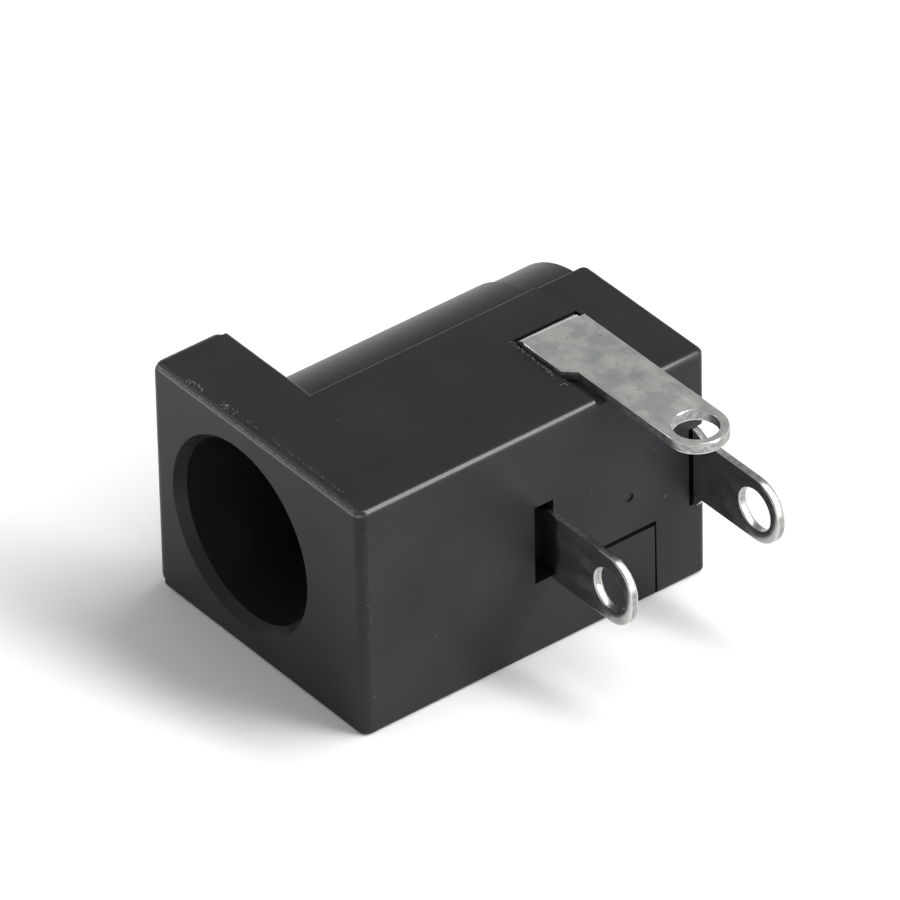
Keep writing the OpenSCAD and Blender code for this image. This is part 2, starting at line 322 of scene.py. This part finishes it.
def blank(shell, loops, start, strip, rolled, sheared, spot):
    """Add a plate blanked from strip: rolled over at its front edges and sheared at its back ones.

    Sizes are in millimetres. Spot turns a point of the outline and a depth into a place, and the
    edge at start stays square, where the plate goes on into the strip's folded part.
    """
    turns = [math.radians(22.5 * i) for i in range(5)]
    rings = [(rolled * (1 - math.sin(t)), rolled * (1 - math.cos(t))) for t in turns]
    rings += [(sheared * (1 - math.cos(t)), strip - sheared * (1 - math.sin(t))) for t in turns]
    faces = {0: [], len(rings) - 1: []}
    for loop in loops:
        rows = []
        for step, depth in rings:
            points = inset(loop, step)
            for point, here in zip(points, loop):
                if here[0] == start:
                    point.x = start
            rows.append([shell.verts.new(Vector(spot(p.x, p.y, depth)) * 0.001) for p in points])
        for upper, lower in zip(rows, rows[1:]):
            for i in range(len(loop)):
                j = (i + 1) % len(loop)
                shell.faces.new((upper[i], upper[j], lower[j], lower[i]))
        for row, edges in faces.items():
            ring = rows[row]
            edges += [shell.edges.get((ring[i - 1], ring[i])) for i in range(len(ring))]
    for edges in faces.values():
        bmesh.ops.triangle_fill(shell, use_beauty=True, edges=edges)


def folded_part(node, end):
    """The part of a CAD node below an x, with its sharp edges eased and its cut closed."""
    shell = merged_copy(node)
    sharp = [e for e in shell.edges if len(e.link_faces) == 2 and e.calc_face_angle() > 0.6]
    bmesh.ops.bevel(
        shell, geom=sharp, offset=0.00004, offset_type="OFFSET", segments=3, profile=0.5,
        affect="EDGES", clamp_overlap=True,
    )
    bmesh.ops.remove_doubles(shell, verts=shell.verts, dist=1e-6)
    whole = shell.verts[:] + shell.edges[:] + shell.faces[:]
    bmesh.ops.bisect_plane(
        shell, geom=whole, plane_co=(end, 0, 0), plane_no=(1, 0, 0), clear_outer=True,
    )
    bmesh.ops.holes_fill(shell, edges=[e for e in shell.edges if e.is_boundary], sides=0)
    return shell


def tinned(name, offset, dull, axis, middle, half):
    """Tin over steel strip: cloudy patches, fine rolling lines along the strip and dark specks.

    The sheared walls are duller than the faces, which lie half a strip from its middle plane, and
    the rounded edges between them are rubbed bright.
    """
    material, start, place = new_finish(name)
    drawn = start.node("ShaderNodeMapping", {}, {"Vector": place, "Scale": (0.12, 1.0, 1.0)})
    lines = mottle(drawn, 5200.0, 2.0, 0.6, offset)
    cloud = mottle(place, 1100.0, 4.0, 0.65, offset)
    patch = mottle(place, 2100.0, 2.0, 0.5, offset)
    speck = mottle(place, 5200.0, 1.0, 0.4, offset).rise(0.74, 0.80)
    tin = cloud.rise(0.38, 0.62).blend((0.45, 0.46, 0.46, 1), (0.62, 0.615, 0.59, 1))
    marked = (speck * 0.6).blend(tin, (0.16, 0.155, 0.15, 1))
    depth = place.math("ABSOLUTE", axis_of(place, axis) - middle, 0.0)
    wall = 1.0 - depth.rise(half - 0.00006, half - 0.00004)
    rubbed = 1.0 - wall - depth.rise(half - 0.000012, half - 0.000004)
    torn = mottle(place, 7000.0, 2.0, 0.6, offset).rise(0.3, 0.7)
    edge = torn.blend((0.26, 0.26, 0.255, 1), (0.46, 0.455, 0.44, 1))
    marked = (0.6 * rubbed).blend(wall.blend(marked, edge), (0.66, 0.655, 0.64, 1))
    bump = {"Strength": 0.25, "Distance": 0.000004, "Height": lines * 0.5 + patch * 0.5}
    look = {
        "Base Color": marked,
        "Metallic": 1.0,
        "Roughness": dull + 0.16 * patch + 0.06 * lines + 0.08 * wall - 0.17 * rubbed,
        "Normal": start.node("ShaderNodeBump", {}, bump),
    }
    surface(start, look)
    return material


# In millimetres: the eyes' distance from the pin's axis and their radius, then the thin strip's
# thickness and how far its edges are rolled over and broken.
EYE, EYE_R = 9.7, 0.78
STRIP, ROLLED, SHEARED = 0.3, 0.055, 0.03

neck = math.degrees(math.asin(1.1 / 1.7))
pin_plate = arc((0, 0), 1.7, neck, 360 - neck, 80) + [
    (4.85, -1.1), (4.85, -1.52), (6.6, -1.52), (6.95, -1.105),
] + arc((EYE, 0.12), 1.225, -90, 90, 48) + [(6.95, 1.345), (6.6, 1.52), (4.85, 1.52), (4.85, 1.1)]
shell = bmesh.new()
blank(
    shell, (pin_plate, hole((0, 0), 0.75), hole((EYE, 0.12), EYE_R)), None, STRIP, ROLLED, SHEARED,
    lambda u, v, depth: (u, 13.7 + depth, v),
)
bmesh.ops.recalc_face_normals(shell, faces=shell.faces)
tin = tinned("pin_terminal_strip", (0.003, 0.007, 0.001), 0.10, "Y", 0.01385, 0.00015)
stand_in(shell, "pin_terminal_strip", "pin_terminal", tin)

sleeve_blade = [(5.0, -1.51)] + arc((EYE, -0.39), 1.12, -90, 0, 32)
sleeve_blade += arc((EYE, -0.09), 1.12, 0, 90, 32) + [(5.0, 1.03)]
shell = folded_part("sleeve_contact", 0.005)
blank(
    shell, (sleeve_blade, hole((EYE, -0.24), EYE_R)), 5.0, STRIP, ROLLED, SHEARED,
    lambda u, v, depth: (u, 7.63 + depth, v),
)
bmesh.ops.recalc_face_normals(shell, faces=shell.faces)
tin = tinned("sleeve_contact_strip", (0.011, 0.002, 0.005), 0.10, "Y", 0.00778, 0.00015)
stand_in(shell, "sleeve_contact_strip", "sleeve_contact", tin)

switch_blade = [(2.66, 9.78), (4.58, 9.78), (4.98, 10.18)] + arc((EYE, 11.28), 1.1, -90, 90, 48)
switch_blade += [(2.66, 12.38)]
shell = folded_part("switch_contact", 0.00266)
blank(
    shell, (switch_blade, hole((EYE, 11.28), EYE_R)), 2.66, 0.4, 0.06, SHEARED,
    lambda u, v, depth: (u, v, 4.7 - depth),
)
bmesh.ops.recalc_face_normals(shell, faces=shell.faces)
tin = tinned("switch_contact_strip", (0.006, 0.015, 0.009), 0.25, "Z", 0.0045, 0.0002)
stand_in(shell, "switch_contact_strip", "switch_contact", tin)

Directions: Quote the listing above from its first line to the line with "bmesh.ops.triangle_fill(shell, use_beauty=True, edges=edges)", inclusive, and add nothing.

Written solution:
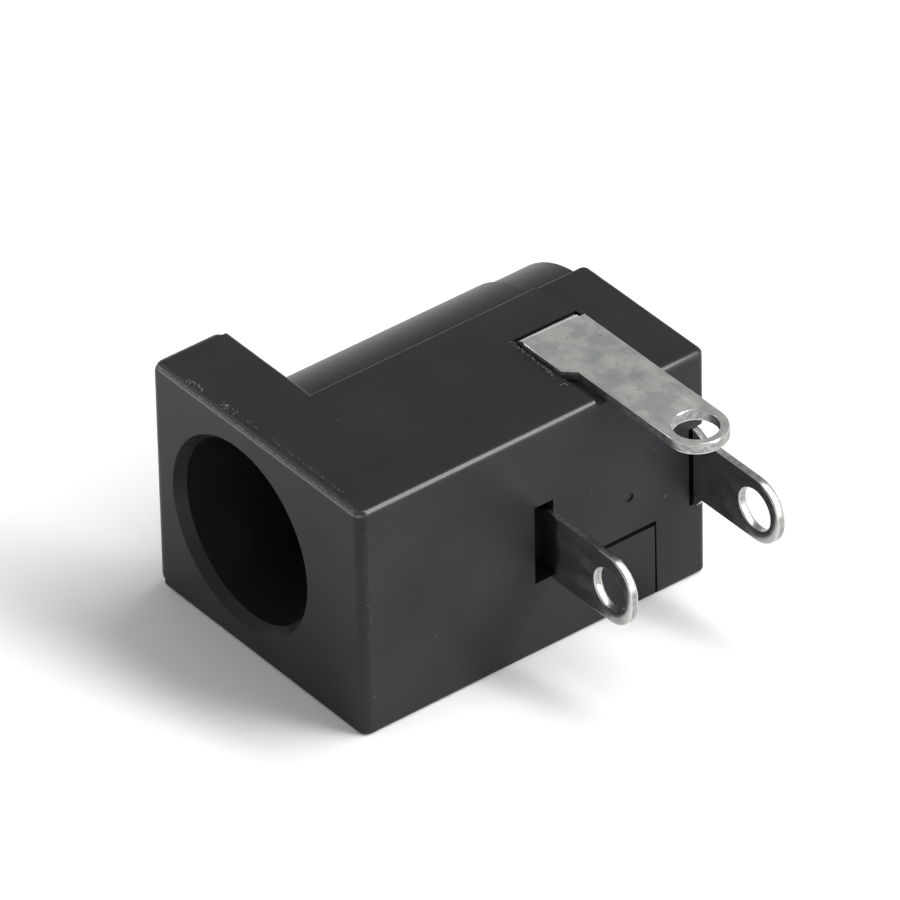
Keep writing the OpenSCAD and Blender code for this image. This is part 2, starting at line 322 of scene.py. This part finishes it.
def blank(shell, loops, start, strip, rolled, sheared, spot):
    """Add a plate blanked from strip: rolled over at its front edges and sheared at its back ones.

    Sizes are in millimetres. Spot turns a point of the outline and a depth into a place, and the
    edge at start stays square, where the plate goes on into the strip's folded part.
    """
    turns = [math.radians(22.5 * i) for i in range(5)]
    rings = [(rolled * (1 - math.sin(t)), rolled * (1 - math.cos(t))) for t in turns]
    rings += [(sheared * (1 - math.cos(t)), strip - sheared * (1 - math.sin(t))) for t in turns]
    faces = {0: [], len(rings) - 1: []}
    for loop in loops:
        rows = []
        for step, depth in rings:
            points = inset(loop, step)
            for point, here in zip(points, loop):
                if here[0] == start:
                    point.x = start
            rows.append([shell.verts.new(Vector(spot(p.x, p.y, depth)) * 0.001) for p in points])
        for upper, lower in zip(rows, rows[1:]):
            for i in range(len(loop)):
                j = (i + 1) % len(loop)
                shell.faces.new((upper[i], upper[j], lower[j], lower[i]))
        for row, edges in faces.items():
            ring = rows[row]
            edges += [shell.edges.get((ring[i - 1], ring[i])) for i in range(len(ring))]
    for edges in faces.values():
        bmesh.ops.triangle_fill(shell, use_beauty=True, edges=edges)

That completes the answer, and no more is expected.